Nada más embriagador para
la mente que la nostalgia. Los hombres vivimos aferrados a la añoranza como a
una pared en un intento a veces vano de
derrumbarnos en la soledad, en la angustia. Algo así me decía el poeta Andrés
Sabella, caminando por una playa de arenas tibias en Antofagasta. Ignoro qué tan cierto este suspiro de Sabella. Casi en la
misma época, Horacio Eloy sentenciaba algo parecido una fría tarde de otoño en
un viejo café en la Quinta Normal, con Rolando Cárdenas, Matilde Ladrón de
Guevara (quien me decía primo, por ser ella escritora y periodista) y otros
contertulios.
Yo, muchacho flaco,
nortino soñador. Me aferraba a aquellas charlas y sentencias; citas de otros
grandes como Pablo Neruda, Huidobro, Gabriela, Lautaro Yankas.
Los encuentros con
escritores, sobre todo con los poetas, tienen algo de sublime y de abyecto. No
me pidan que explique esa contradicción, no me introduzcan en los laberintos de
lo incomprensible. “No te fatigues buscando la verdad.

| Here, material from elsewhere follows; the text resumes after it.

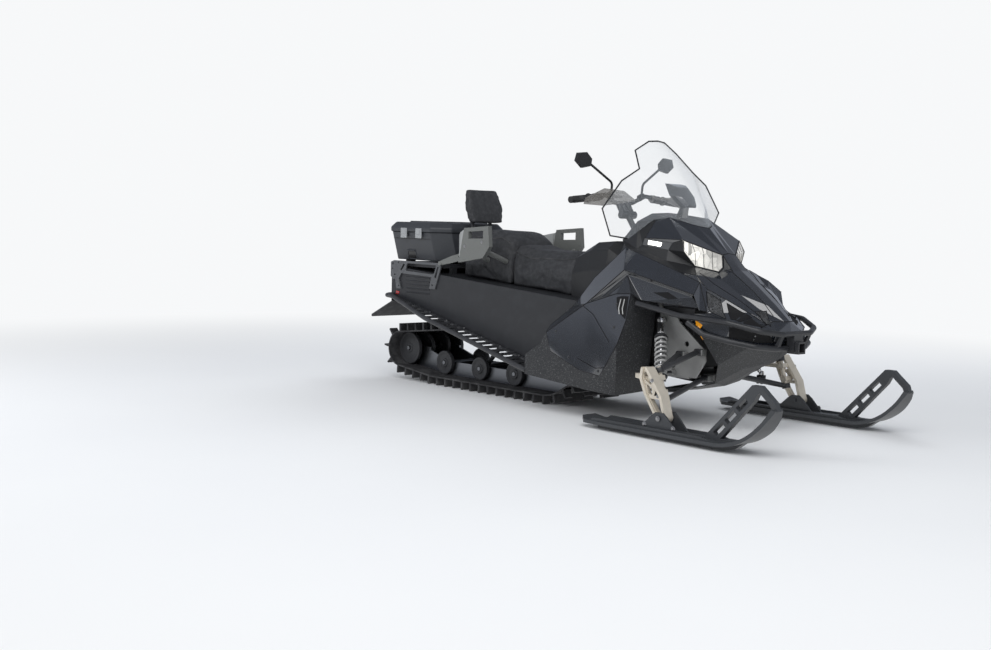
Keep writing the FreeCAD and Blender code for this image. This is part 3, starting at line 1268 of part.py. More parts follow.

Vive de lo posible en
arte y en la vida”, y yo miraba a Neruda como a un dios oceánico. Ya en sus
casas de Isla Negra, Santiago o Valparaíso, su palabra profunda y algo
bonachona, por qué no cínica, me calentaba el entendimiento.
“En una noche como ésta
vi las palabras de mis poemas de amor”. La noche en Isla Negra era oscura,
silente, la escaza luminosidad venía de las estrellas reflejadas en la mar y
de la anémica luz de las casas vecinas y lejanas.
“Al golpe de la ola
contra la piedra indócil
la claridad estalla y
establece su rosay el círculo del mar se reduce a un racimo
a una sola gota de sal azul que cae”
Estalla la voz cavernal,
como un relámpago en la penumbra. Se ríe y me toca el hombro. “Mañana”, le
digo. “Sí, “Mañana”, contesta sin mirarme, con los ojos clavados en una ola que
rompe contra la dura costa, dibujando un línea blanca que desaparece en la
distancia.
Si observamos los
recuerdos vemos que mucho se pierde en los años, pero que lo sobreviviente es
valioso. “Ñoñerías”, me diría en Angelmó el poeta chilote Renato Cárdenas,
quizás por verdad, quizás por ebriedad,
pues el curanto nos había exigido chicha de manzana en cantidades no recomendables. Mas mis
añoranzas me son caras, profundas.
“La escuela de sal abrió
las puertas
voló toda la luz
golpeando el cielo”…
“¿Recuerdas?”
“Sí, recuerdo. Es de tu
obra La ola, contesto con cierto orgullo de sabedor. Neruda nada dice, pero sé
que está satisfecho. Caminamos, se
sienta en una roca frente a su casa y queda en silencio. Veo su figura
recortada por la tenue luz lunar y noto que su boina le confiere en esta hora
mayor dignidad. Me sonrío y pienso que estoy difariando.
“Pablo, hace frío”, le
digo tras una media hora de silencio. Entramos, él prepara el mate como si
fuera un rito oriental, lento, como adorando la calabacita, la hierba, la
tetera.
Sorbemos el líquido
alegrado con pisco, y el sonido que producimos en cada chupada es como un
diálogo con el poeta y yo, un decirnos misterios que ambos conocemos de la
selva sureña, pero que él penetra hasta abismos que yo no alcanzo.
“Emerge tu recuerdo de la
noche en que estoy.
El río anuda al mar su
lamento obstinado”…
…nos leyó un mediodía en
Valparaíso. Con Francisco Velasco y su esposa quedamos en silencio, sabedores
que Neruda no esperaba comentarios sobre
“La canción desesperada”, que empezaba a recitar muy serio, como si estuviera
solo y lejano. De pronto se río a carcajadas y nos invitó al vino caliente con naranja. Yo, en un
momento, tras varios brindis jocosos, me atrevía a recitar
“Amo Valparaíso, cuanto
encierras,
y cuanto irradias, novia
del océano, hasta más lejos de tu nimbo sordo”.
La tertulia continuó con
nuevos brindis y libaciones, con risas y exclamaciones, recuerdos y anécdotas.
De madrugada bajé el cerro con el frío golpeándome el rostro.
Años más tarde, tras la
muerte del poeta, caminé por la playa frente a su casa. El silencio ayudaba a
la memoria. No sé si por el recuerdo de su trato cordial o por algo que no
entendí, no me sentí sólo. Otras olas en las rompientes rememoraban aquellas de
antaño. En un momento recordé otra
noche, cuando a Neruda le dije “Pablo, hace frío”. Una lágrima me calentó el alma.